VeriFact-BHC: A New Dataset for Clinical Fact-Checking

To assess the performance of VeriFact, the authors introduced VeriFact-BHC, a specialized dataset derived from the MIMIC-III database, which contains real patient data. This dataset focuses on decomposing the Brief Hospital Course (BHC) section of discharge summaries into 13,290 simple statements across 100 patients. These statements are annotated by human clinicians who classify them as supported, not supported, or not addressed by the patient’s EHR.

The annotations from clinicians serve as the gold standard for fact-checking performance.
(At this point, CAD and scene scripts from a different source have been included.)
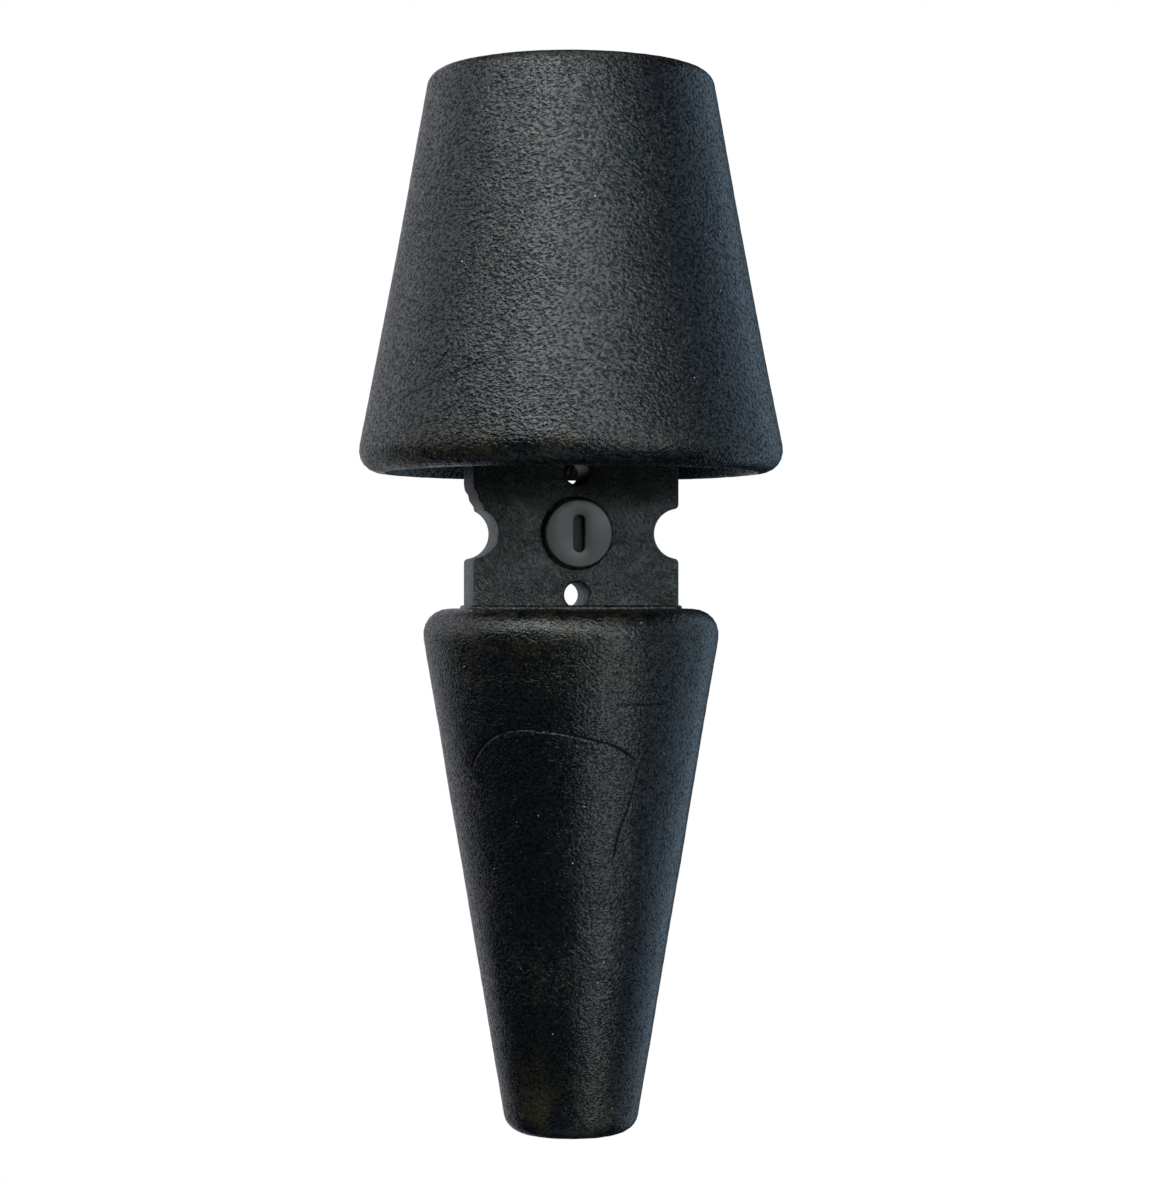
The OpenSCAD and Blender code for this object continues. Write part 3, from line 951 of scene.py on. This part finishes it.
@dataclass
class Bell(SubAssembly):
    """The lift-off rubber bell with its inner ribs and the socket in its roof."""

    rim_r: float = 21.7
    top_r: float = 14.2
    rim_rounding: float = 2.4
    top_rounding: float = 1.6
    wall: float = 3.2
    roof: float = 5.6
    lip_rounding: float = 0.3
    waist: float = 0.14
    swell: float = 0.035
    swell_pitch: float = 9.0
    steps: int = 288
    pitch: float = 0.5
    gate: Gate = Gate(1.5, 0.4, 0.5, 0.15)
    marks: tuple[Groove, ...] = (
        Groove(((-24.0, 72.0), (-18.4, 73.6), (-12.8, 75.4)), 0.11, 0.045, 1.0),
        Groove(((-18.6, 74.6), (-17.4, 75.8), (-16.2, 77.0)), 0.13, 0.06, 0.6),
        Groove(((9.0, 86.0), (10.6, 88.4), (11.2, 90.6)), 0.10, 0.03, 1.0),
    )
    rib_count: int = 6
    rib_t: float = 1.2
    rib_h: float = 5.0
    rib_reach: float = 9.0
    body: str = "bell"
    slot: str = "bell_rubber"

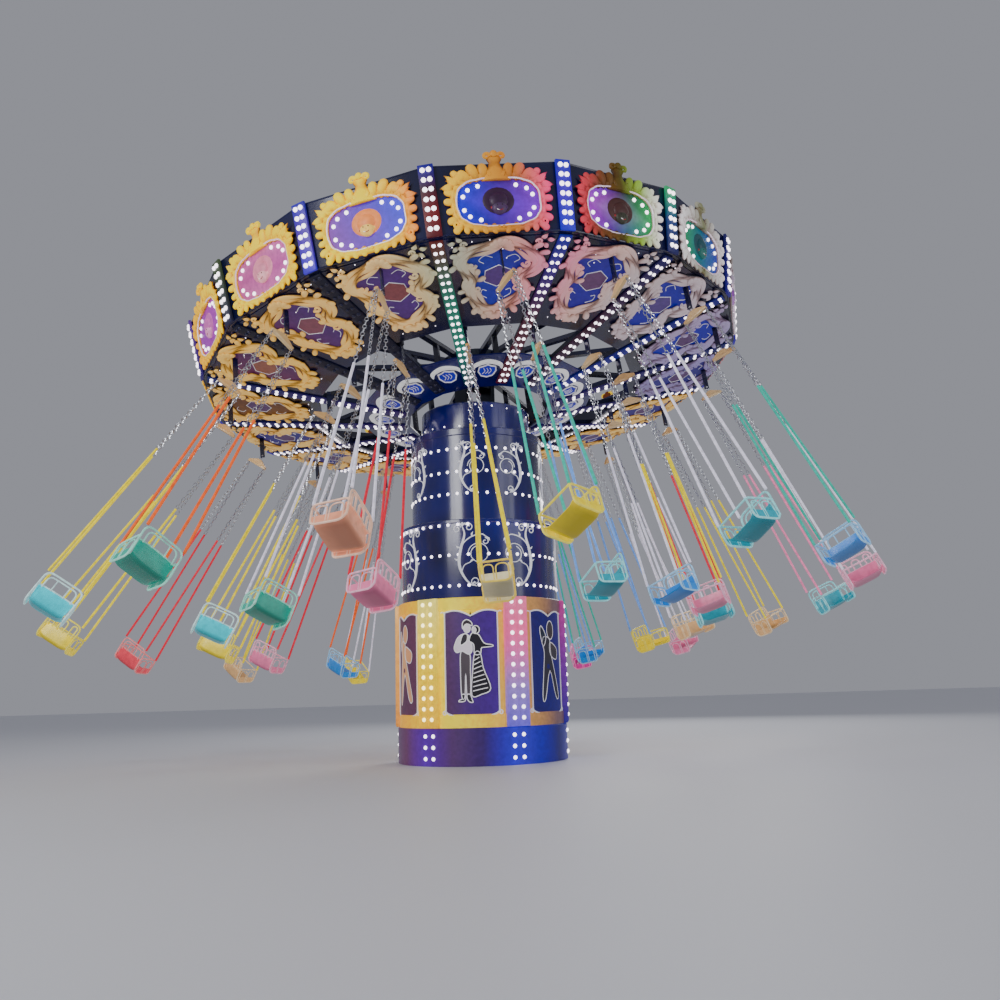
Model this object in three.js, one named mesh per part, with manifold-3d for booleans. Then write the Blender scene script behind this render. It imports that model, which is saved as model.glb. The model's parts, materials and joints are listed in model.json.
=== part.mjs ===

The results showed that while the highest inter-clinician agreement was 88.5%, VeriFact achieved up to 92.7% agreement when compared to a denoised and adjudicated average human clinician ground truth. This demonstrates that VeriFact can exceed the performance of human clinicians in verifying the accuracy of LLM-generated clinical content, suggesting it is a viable tool for ensuring the factual accuracy of AI-generated medical texts.

How VeriFact Works: Decomposition and Evaluation

VeriFact works by splitting long-form input clinical texts, like BHC narratives, into individual propositions that can be independently verified. The process follows these steps:

Decomposition of Clinical Text: Clinical text is broken down into logical propositions that can be evaluated for truth value. This can be done by parsing complete sentences or by decomposing text into atomic claims, which capture subject-object-predicate relationships.
Fact Extraction from EHR: Each patient’s EHR is also decomposed into individual facts (e.g., diagnostic data, treatment history) that represent truths about the patient. These facts are stored in a vector database for efficient retrieval.
Contextual Retrieval: When evaluating a proposition, VeriFact dynamically retrieves the most relevant facts from the EHR to provide context for the proposition. This reference context ensures that the proposition is evaluated against accurate, patient-specific data.
LLM-as-a-Judge: An LLM, trained as a judge, compares each proposition with its reference context to determine whether it is Supported, Not Supported, or Not Addressed. The system also generates explanations for the verdicts, ensuring transparency and providing valuable insights into the verification process.

Performance Evaluation and Results

VeriFact was tested on both human-written and LLM-generated BHC summaries. For each type of input text, both sentence-level and atomic claim-level decompositions were evaluated. The results revealed that VeriFact significantly outperforms previous methods for fact-checking long-form clinical text. Notably, it surpassed the highest agreement among human clinicians by 4.2%, demonstrating its efficacy in ensuring the factual consistency of LLM-generated clinical content.

Implications for LLM Applications in Healthcare

The potential impact of VeriFact extends far beyond just verifying discharge summaries. As LLMs become more integrated into clinical workflows — from patient risk prediction to clinical decision support — ensuring the factual accuracy of AI-generated content is critical. VeriFact addresses this challenge by providing an automated and scalable solution for verifying patient-specific information, reducing the reliance on human clinicians for manual fact-checking.

Moreover, by integrating common-sense reasoning and real-time adjustments based on patient-specific data, VeriFact enhances the credibility of LLMs in healthcare. This could accelerate the adoption of AI-driven clinical applications by alleviating concerns about the accuracy and reliability of AI-generated content.

Conclusion: A Step Forward in AI-Driven Clinical Applications

VeriFact presents a robust solution to the problem of fact-checking LLM-generated text in clinical medicine. By combining retrieval-augmented generation with a LLM-as-a-Judge, it can automatically verify the factual consistency of clinical narratives against a patient’s EHR. The VeriFact-BHC dataset provides an invaluable resource for further development and evaluation of patient-specific fact-checking systems. With its ability to achieve human-level accuracy and transparency, VeriFact holds the potential to play a key role in the future of AI applications in healthcare, ensuring that AI-driven clinical decision-making is both accurate and reliable.